Schildknecht v. Director of Revenue

REINHARD, Presiding Judge.

The Director of Revenue (Director) appeals from the trial court’s judgment enjoining the Director’s order suspending petitioner’s driving privileges. We vacate and remand.

Pursuant to the suspension procedures set forth in §§ 302.500-302.540 (RSMo 1986 and Supp.1993), the Director gave notice to petitioner that his driving privilege was suspended as a result of his arrest for violating a municipal driving-while-intoxicated ordinance. Petitioner timely requested an administrative hearing to challenge the suspension. Following a hearing, petitioner’s suspension was sustained. Petitioner subsequently filed a two-count petition in the circuit court on November 4,1993. In Count I, petitioner sought a § 302.535.1 trial de novo of his suspension. In Count II, petitioner sought injunctive relief asserting the suspension of his driving privilege violated his due process right because the administrative hearing officer had erroneously admitted various documentary evidence over his objections. On November 16,1994, the trial court entered an order permanently enjoining the Director from suspending petitioner’s driving privilege in this matter and dismissing Count I as moot.

On appeal the Director contends the trial court lacked subject matter jurisdiction to enter an injunction because petitioner had an adequate and exclusive remedy at law under § 302.535. We agree.

A circuit court lacks jurisdiction to grant equitable relief where there is an adequate remedy at law. State ex rel. Director of Revenue v. McHenry, 861 S.W.2d 562, 564 (Mo. banc 1993); Bradley v. McNeill, 709 S.W.2d 153, 156 (Mo.App.1986). Section 302.535.1 provides: “Any person aggrieved by a decision of the department may file a petition for trial de novo by the circuit court.” De novo review is a remedy at law that has been held to be adequate for purposes of challenging the decisions of the Director. See State ex rel. Director of Revenue v. Pennoyer, 872 S.W.2d 516, 518-19 (Mo.App.E.D.1994).

Petitioner complains that § 302.535.1 de novo review is constitutionally inadequate because, (1) it only provides for post-termination review, and (2) errors at the administrative hearing level cannot be corrected until after the driver begins to suffer the deprivation of the loss of driving privileges. These contentions are without merit. In Dixon v. Love, 431 U.S. 105, 115, 97 S.Ct. 1723, 1729, 52 L.Ed.2d 172 (1977), the Supreme Court of the United States held that a statutory scheme which permits an initial summary decision to suspend a driving privilege without hearing based on objective statutory criteria involving public safety does not violate due process provided a full, post-deprivation hearing is available to challenge the suspension. Where driving while intoxicated is involved, the “compelling interest in highway safety justifies ... making a summary suspension effective pending the outcome of the prompt postsuspension hear-ing_” Mackey v. Montrym, 443 U.S. 1, 19, 99 S.Ct. 2612, 2621, 61 L.Ed.2d 321 (1979). Indeed, Missouri’s de novo review has been held to provide more process for the suspension of driving privilege than the Constitution requires. Jenkins v. Director of Revenue, 858 S.W.2d 257, 261 (Mo.App.W.D.1993); Jarvis v. Director of Revenue, 804 S.W.2d 22, 25 (Mo. banc 1991).

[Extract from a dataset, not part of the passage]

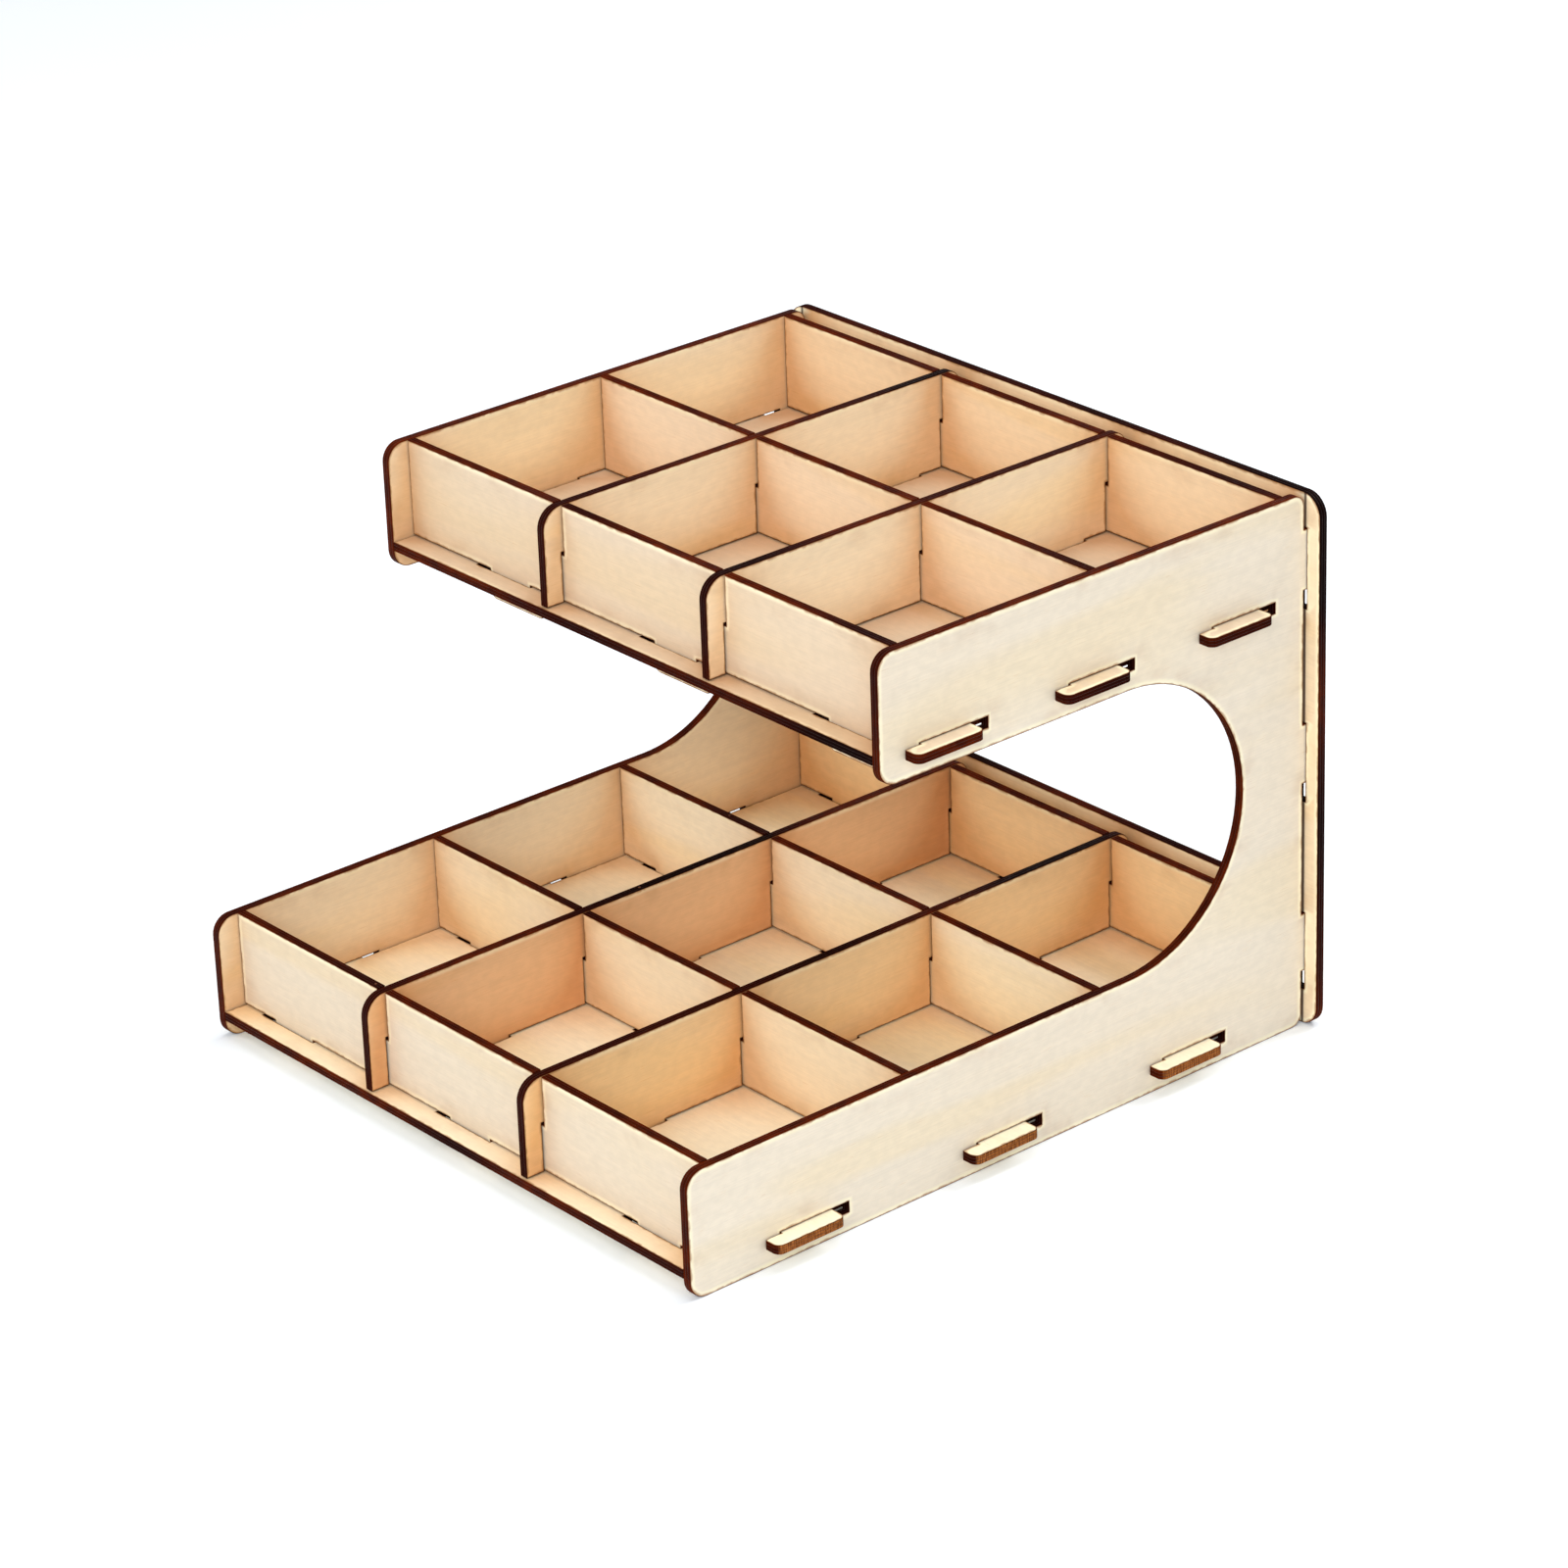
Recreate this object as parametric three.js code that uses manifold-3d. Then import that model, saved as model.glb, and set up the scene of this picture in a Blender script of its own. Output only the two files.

We hold that petitioner had an adequate remedy at law, and, therefore, the trial court exceeded its jurisdiction in providing equitable relief. The order of November 16, 1994, enjoining the Director is vacated. Petitioner’s Count I is reinstated, and we remand for resolution of that count.

We vacate and remand.

GARY M. GAERTNER and CRAHAN, JJ., concur.